OPINIÃO

O poder da narrativa

Celebração do cessar-fogo entre Israel e Hamas foi substituído por uma agridoce guerra de narrativas sobre a solução do conflito

Ontem, o mundo testemunhou um acordo de proporções históricas. Israel e o Hamas chegaram a um cessar-fogo, que deve começar na região de Gaza já a partir do próximo domingo (19/1). Uma pausa no conflito deve trazer um alívio à região, que vive verdadeira tragédia humanitária desde 7 de outubro de 2023. Foram mais de 42 mil palestinos mortos durante o primeiro ano do conflito, segundo o Ministério da Saúde do país. No mesmo período, foram mortos 782 soldados israelenses, além dos 1,2 mil civis no dia do ataque de 7 de outubro, segundo balanço do Ministério da Defesa de Israel. O que deveria ser motivo de celebração, contudo, foi substituído por uma agridoce guerra de narrativas sobre a solução do embate.

Sem grandes surpresas, a notícia sobre o acordo da construção do cessar-fogo foi publicada por veículos de imprensa antes do anúncio oficial. A ação ocorre porque diversos jornalistas têm contato com fontes envolvidas na negociação e conseguem adiantar a informação ao grande público.

Foge do comum, entretanto, a ação do presidente eleito dos Estados Unidos, Donald Trump, publicar mensagem nas redes sociais tomando para si os louros do acordo feito do outro lado do mundo. Em um post na plataforma Truth Social, Trump se colocou como parte dos negociantes: "Temos um acordo para reféns no Oriente Médio. Eles serão liberados em breve. Obrigado".

O agradecimento de Trump antecedeu o anúncio do primeiro-ministro do Catar, Mohammed bin Abdul Rahman Al Thani, mediador da negociação. Al Thani fez um pronunciamento público horas depois do post de Trump dando detalhes do acordo, uma vez que fez de fato parte das negociações.

Após as declarações do primeiro-ministro do Catar, foi a vez do atual presidente dos Estados Unidos, Joe Biden, falar sobre o cessar-fogo — vale lembrar que a posse de Trump como novo presidente ocorrerá apenas na próxima segunda-feira (20/1). Biden deu mais detalhes ao indicar que será um "cessar-fogo total e completo, a retirada das forças israelenses de todas as áreas povoadas de Gaza e a libertação de vários reféns mantidos pelo Hamas, incluindo mulheres, idosos e feridos".

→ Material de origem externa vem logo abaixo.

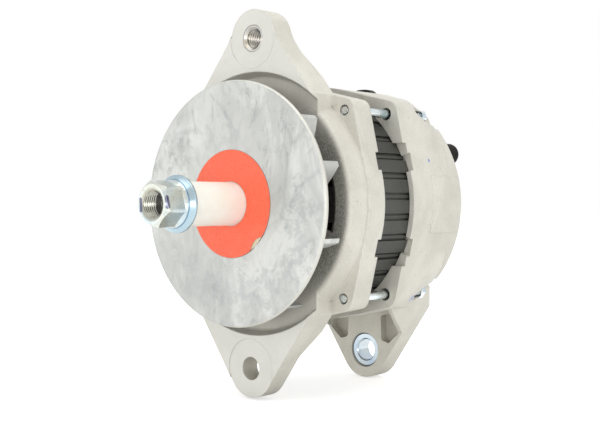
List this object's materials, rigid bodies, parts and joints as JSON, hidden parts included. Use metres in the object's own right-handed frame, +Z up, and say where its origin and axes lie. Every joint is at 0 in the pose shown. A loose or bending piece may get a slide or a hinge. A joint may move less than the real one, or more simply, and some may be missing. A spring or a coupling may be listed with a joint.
{
  "type": "alternator",
  "caption": "Heavy-duty hinge-mount alternator with an outside fan, a claw-pole rotor on two bearings, a grooved stator between two castings, and a slip bushing in the rear hinge lug.",
  "frame": {"origin": "on the axis of the hinge bolt, at the machined face of the front hinge ear", "axes": "+Z up, the shaft lies along Y with its pulley end towards -Y, +X to the right seen from the pulley end"},
  "size_m": [0.1388, 0.2034, 0.2174],
  "materials": {
    "cast_aluminium": "fine sand-cast, bare",
    "zinc_plated_steel": "zinc plated, pale blue passivation",
    "bearing_steel": "ground and polished",
    "laminated_steel": "stacked sheets, dark varnish",
    "pole_steel": "forged, machined outside",
    "turned_steel": "turned",
    "copper": "enamelled or bare copper",
    "cage_brass": "pressed",
    "seal_rubber": "moulded",
    "fan_aluminium": "pressed sheet, scuffed and smudged",
    "label_film": "plain orange-red film",
    "sleeve_plastic": "thin, slightly see-through",
    "nylon": "moulded",
    "black_plastic": "moulded",
    "carbon": "pressed copper graphite",
    "sink_aluminium": "blanked plate"
  },
  "bodies": {
    "housing": {"drive_end_frame": "cast_aluminium", "slip_ring_end_frame": "cast_aluminium", "tension_insert": "zinc_plated_steel", "through_bolts": "zinc_plated_steel", "stator_core": "laminated_steel", "stator_winding": "copper", "bearing_outer_race": "bearing_steel", "bearing_seals": "seal_rubber", "bearing_retainer": "zinc_plated_steel", "retainer_screws": "turned_steel", "rear_bearing_cup": "bearing_steel", "brush_box": "black_plastic", "front_brush_spring": "bearing_steel", "rear_brush_spring": "bearing_steel", "positive_heat_sink": "sink_aluminium", "heat_sink_washers": "nylon", "heat_sink_screws": "turned_steel", "positive_diodes": "turned_steel", "negative_diodes": "turned_steel", "phase_leads": "copper", "regulator": "black_plastic", "capacitor": "sink_aluminium", "capacitor_bracket": "zinc_plated_steel", "end_frame_screws": "turned_steel", "output_stud": "zinc_plated_steel", "output_insulator": "black_plastic", "output_nut": "zinc_plated_steel", "sense_stud": "zinc_plated_steel", "terminal_cap": "black_plastic"},
    "rotor": {"rotor_shaft": "turned_steel", "front_pole_half": "pole_steel", "rear_pole_half": "pole_steel", "field_coil": "copper", "coil_bobbin": "nylon", "ring_insulator": "nylon", "slip_rings": "copper", "fan_collar": "turned_steel", "fan": "fan_aluminium", "fan_label": "label_film", "shipping_sleeve": "sleeve_plastic", "shaft_nut": "zinc_plated_steel", "bearing_inner_race": "bearing_steel"},
    "ball_set": {"bearing_balls": "bearing_steel", "bearing_cage": "cage_brass"},
    "roller_set": {"rear_bearing_rollers": "bearing_steel", "rear_bearing_cage": "cage_brass"},
    "front_brush": {"front_brush": "carbon"},
    "rear_brush": {"rear_brush": "carbon"},
    "bushing": {"slip_bushing": "zinc_plated_steel"}
  },
  "joints": [
    {"name": "rotor_spin", "type": "hinge", "parent": "housing", "child": "rotor", "pos_m": [0, 0, 0.09208], "axis": [0, 1, 0], "continuous": true},
    {"name": "ball_set_spin", "type": "hinge", "parent": "housing", "child": "ball_set", "pos_m": [0, 0.0015, 0.09208], "axis": [0, 1, 0], "continuous": true},
    {"name": "roller_set_spin", "type": "hinge", "parent": "housing", "child": "roller_set", "pos_m": [0, 0.1014, 0.09208], "axis": [0, 1, 0], "continuous": true},
    {"name": "front_brush_slide", "type": "slide", "parent": "housing", "child": "front_brush", "axis": [0, 0, -1], "range_m": [0, 0.006], "stiffness_N_per_m": 60, "springref_m": -0.02, "deforming": ["front_brush_spring"]},
    {"name": "rear_brush_slide", "type": "slide", "parent": "housing", "child": "rear_brush", "axis": [0, 0, -1], "range_m": [0, 0.006], "stiffness_N_per_m": 60, "springref_m": -0.02, "deforming": ["rear_brush_spring"]},
    {"name": "bushing_slide", "type": "slide", "parent": "housing", "child": "bushing", "axis": [0, -1, 0], "range_m": [-0.003, 0.003]}
  ],
  "couplings": [
    {"joint": "ball_set_spin", "follows": "rotor_spin", "ratio": 0.3767},
    {"joint": "roller_set_spin", "follows": "rotor_spin", "ratio": 0.4265}
  ]
}
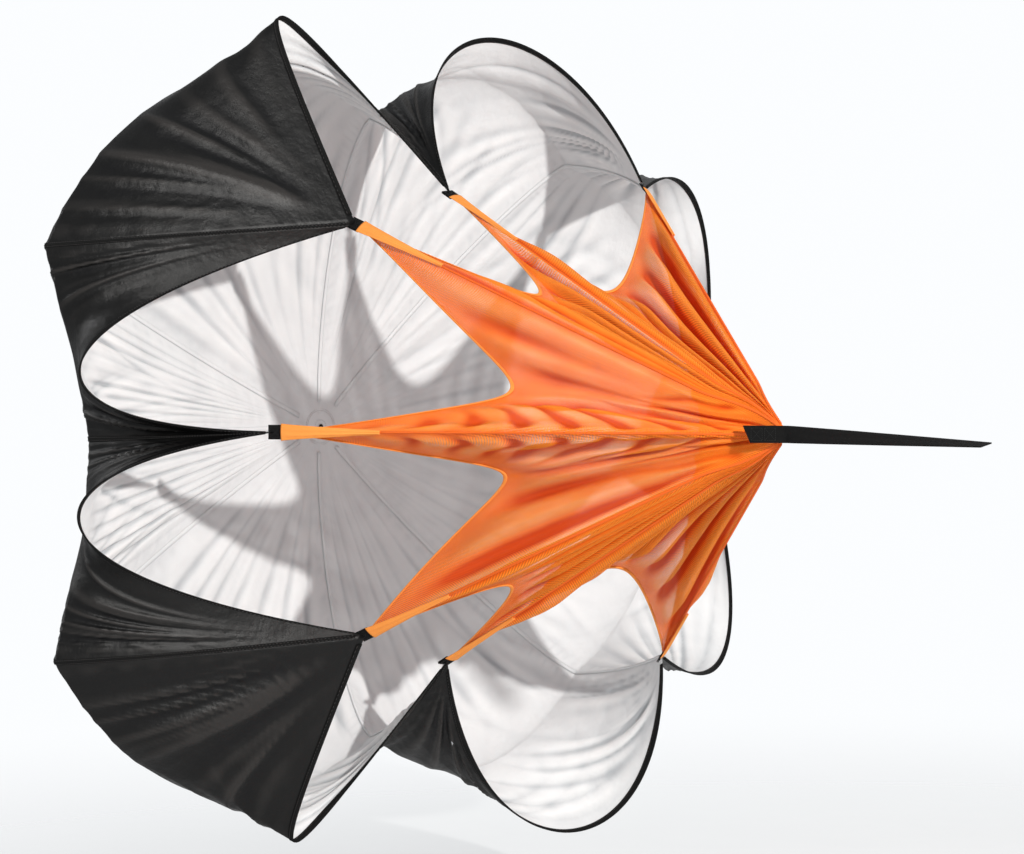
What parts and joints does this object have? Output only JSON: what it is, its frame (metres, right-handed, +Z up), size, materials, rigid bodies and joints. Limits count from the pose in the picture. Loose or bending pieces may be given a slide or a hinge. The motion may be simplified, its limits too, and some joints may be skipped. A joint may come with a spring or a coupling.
{
  "type": "running resistance parachute",
  "caption": "Inflated drag parachute for sprint training: round lobed nylon canopy, star-shaped mesh shroud in place of lines, and a webbing tether.",
  "frame": {"origin": "middle of the tether's cut end, where it is held", "axes": "+X along the chute's axis towards the runner, with the canopy at -X; +Z up; the chute's nearest pull point as seen in the usual view is on the -Y side"},
  "size_m": [1.4302, 1.4194, 1.3477],
  "materials": {
    "canopy_nylon": "coated woven nylon, black outside and silver-grey inside",
    "binding_tape": "matt woven binding tape",
    "orange_mesh": "open knitted polyester mesh, see-through",
    "mesh_binding": "folded mesh edge, lighter than the panel",
    "webbing": "matt flat-woven webbing"
  },
  "bodies": {
    "tether": {"tether_webbing": "webbing"},
    "chute": {"canopy_gore_1": "canopy_nylon", "canopy_gore_2": "canopy_nylon", "canopy_gore_3": "canopy_nylon", "canopy_gore_4": "canopy_nylon", "canopy_gore_5": "canopy_nylon", "canopy_gore_6": "canopy_nylon", "canopy_gore_7": "canopy_nylon", "canopy_gore_8": "canopy_nylon", "seam_tape_1": "binding_tape", "seam_tape_2": "binding_tape", "seam_tape_3": "binding_tape", "seam_tape_4": "binding_tape", "seam_tape_5": "binding_tape", "seam_tape_6": "binding_tape", "seam_tape_7": "binding_tape", "seam_tape_8": "binding_tape", "hem_tape_1": "binding_tape", "hem_tape_2": "binding_tape", "hem_tape_3": "binding_tape", "hem_tape_4": "binding_tape", "hem_tape_5": "binding_tape", "hem_tape_6": "binding_tape", "hem_tape_7": "binding_tape", "hem_tape_8": "binding_tape", "pull_tab_1": "binding_tape", "pull_tab_2": "binding_tape", "pull_tab_3": "binding_tape", "pull_tab_4": "binding_tape", "pull_tab_5": "binding_tape", "pull_tab_6": "binding_tape", "pull_tab_7": "binding_tape", "pull_tab_8": "binding_tape", "crown_patch": "binding_tape", "mesh_panel_1": "orange_mesh", "mesh_panel_2": "orange_mesh", "mesh_panel_3": "orange_mesh", "mesh_panel_4": "orange_mesh", "mesh_panel_5": "orange_mesh", "mesh_panel_6": "orange_mesh", "mesh_panel_7": "orange_mesh", "mesh_panel_8": "orange_mesh", "mesh_gather": "orange_mesh", "mesh_binding_1": "mesh_binding", "mesh_binding_2": "mesh_binding", "mesh_binding_3": "mesh_binding", "mesh_binding_4": "mesh_binding", "mesh_binding_5": "mesh_binding", "mesh_binding_6": "mesh_binding", "mesh_binding_7": "mesh_binding", "mesh_binding_8": "mesh_binding", "tether_lap": "webbing"}
  },
  "joints": [
    {"name": "tether_yaw", "type": "hinge", "parent": "tether", "child": "chute", "pos_m": [-0.3519, -0.0065, 0.01], "axis": [0, 0, 1], "range_deg": [-40, 40]}
  ]
}
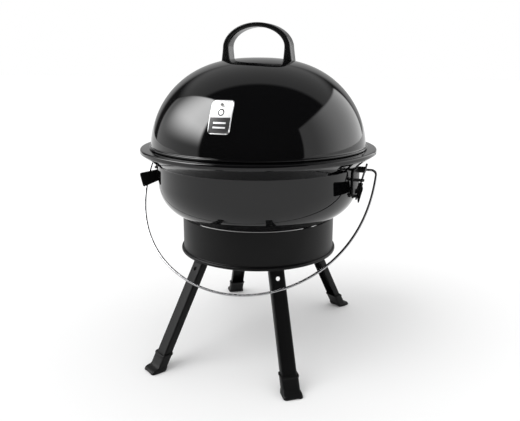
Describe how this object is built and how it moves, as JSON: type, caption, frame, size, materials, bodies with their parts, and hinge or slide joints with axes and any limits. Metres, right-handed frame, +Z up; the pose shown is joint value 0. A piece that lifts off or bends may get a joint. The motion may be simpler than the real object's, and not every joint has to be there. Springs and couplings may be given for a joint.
{
  "type": "kettle charcoal grill",
  "caption": "Portable kettle charcoal grill: enamelled bowl and lift-off domed lid on a ring stand with four splayed legs, with a swinging wire bail, side latches, grates and dampers.",
  "frame": {"origin": "on the floor, under the middle of the bowl", "axes": "+Z up along the bowl's axis; the front, with the badge, is -Y; +X is to the right along the lid handle and the bail's pivots"},
  "size_m": [0.3618, 0.352, 0.487],
  "materials": {
    "black_enamel": "gloss porcelain enamel",
    "grey_enamel": "gloss dark grey porcelain enamel",
    "satin_black": "satin black paint",
    "black_plastic": "matt moulded black",
    "bright_steel": "bright plated steel",
    "dark_wire": "dark steel wire",
    "aluminium": "plain aluminium sheet",
    "silver_badge": "silver and black printed plate"
  },
  "bodies": {
    "base": {"bowl": "grey_enamel", "rim_ring": "grey_enamel", "ring_stand": "satin_black", "leg_front_left": "satin_black", "foot_front_left": "black_plastic", "leg_screw_front_left": "bright_steel", "leg_front_right": "satin_black", "foot_front_right": "black_plastic", "leg_screw_front_right": "bright_steel", "leg_back_right": "satin_black", "foot_back_right": "black_plastic", "leg_screw_back_right": "bright_steel", "leg_back_left": "satin_black", "foot_back_left": "black_plastic", "leg_screw_back_left": "bright_steel", "side_bracket_left": "satin_black", "latch_wire_left": "dark_wire", "bracket_rivet_left_1": "bright_steel", "bracket_rivet_left_2": "bright_steel", "side_bracket_right": "satin_black", "latch_wire_right": "dark_wire", "bracket_rivet_right_1": "bright_steel", "bracket_rivet_right_2": "bright_steel", "grate_support_1": "bright_steel", "grate_support_2": "bright_steel", "grate_support_3": "bright_steel", "bottom_damper_rivet": "bright_steel"},
    "lid": {"lid": "black_enamel", "lid_handle": "black_plastic", "handle_screw_left": "bright_steel", "handle_screw_right": "bright_steel", "badge": "silver_badge", "badge_rivet": "bright_steel", "lid_damper_rivet": "bright_steel"},
    "lid_damper": {"lid_damper": "aluminium"},
    "bottom_damper": {"bottom_damper": "aluminium"},
    "cooking_grate": {"cooking_grate": "bright_steel"},
    "charcoal_grate": {"charcoal_grate": "dark_wire"},
    "bail": {"bail": "bright_steel"},
    "latch_paddle_left": {"latch_paddle_left": "satin_black"},
    "latch_paddle_right": {"latch_paddle_right": "satin_black"}
  },
  "joints": [
    {"name": "lid_lift", "type": "slide", "parent": "base", "child": "lid", "axis": [0, 0, 1], "range_m": [0, 0.25]},
    {"name": "lid_damper_turn", "type": "hinge", "parent": "lid", "child": "lid_damper", "pos_m": [0, 0.104, 0.41213], "axis": [0, 0.565, 0.8251], "range_deg": [0, 60]},
    {"name": "bottom_damper_turn", "type": "hinge", "parent": "base", "child": "bottom_damper", "pos_m": [0, 0, 0.181], "axis": [0, 0, 1], "range_deg": [0, 60]},
    {"name": "cooking_grate_lift", "type": "slide", "parent": "base", "child": "cooking_grate", "axis": [0, 0, 1], "range_m": [0, 0.024]},
    {"name": "charcoal_grate_lift", "type": "slide", "parent": "base", "child": "charcoal_grate", "axis": [0, 0, 1], "range_m": [0, 0.03]},
    {"name": "bail_swing", "type": "hinge", "parent": "base", "child": "bail", "pos_m": [0, 0, 0.282], "axis": [-1, 0, 0], "range_deg": [0, 284]},
    {"name": "latch_paddle_left_turn", "type": "hinge", "parent": "base", "child": "latch_paddle_left", "pos_m": [-0.1588, -0.022, 0.259], "axis": [-0.2419, 0, 0.9703], "range_deg": [-45, 15]},
    {"name": "latch_paddle_right_turn", "type": "hinge", "parent": "base", "child": "latch_paddle_right", "pos_m": [0.1588, -0.022, 0.259], "axis": [0.2419, 0, 0.9703], "range_deg": [-12, 48]}
  ]
}
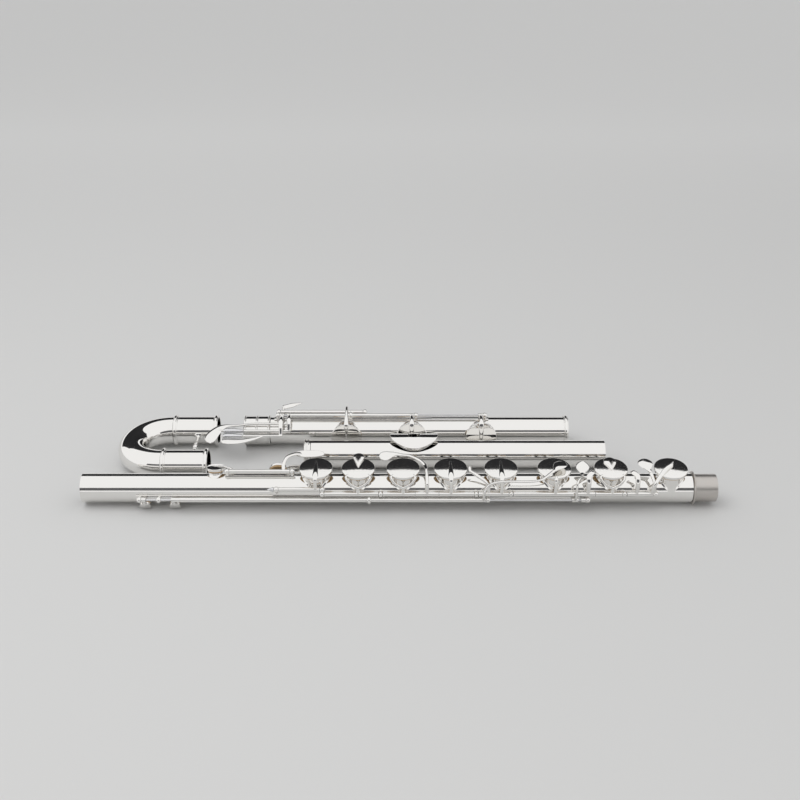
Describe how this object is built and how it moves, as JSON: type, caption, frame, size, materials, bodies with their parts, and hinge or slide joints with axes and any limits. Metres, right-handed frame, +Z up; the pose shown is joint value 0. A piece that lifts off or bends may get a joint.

A ação de Trump em tentar controlar a narrativa sobre o cessar-fogo tão importante para o Oriente Médio, e para o mundo, não é inédita no universo político. O post de ontem, todavia, chama a atenção por ter sido tão ampliado e maximizado pelo momento extremamente digitalizado em que vivemos. Um post em uma rede social "inventada" por prismas políticos pode se tornar uma verdade para muitos.

Aqui, em terras tupiniquins, no mesmo dia, a população viveu um caso cheio de paralelos. O governo federal decidiu revogar uma medida que previa a fiscalização sobre transações feitas pelo Pix. A ação ocorreu depois de uma chuva de fake news sobre supostas cobranças nas movimentações financeiras — algo que não foi cogitado e, inclusive, é vetado pela Constituição.

Essas fake news não foram criadas (muito menos espalhadas) por acidente. Existe alguém tentando controlar a narrativa, por alguma razão. E coube ao governo conter os danos. A lição que fica é clara: percebas as narrativas ao seu redor. Reflita se elas tentam realizar algum controle. Tome o controle para si.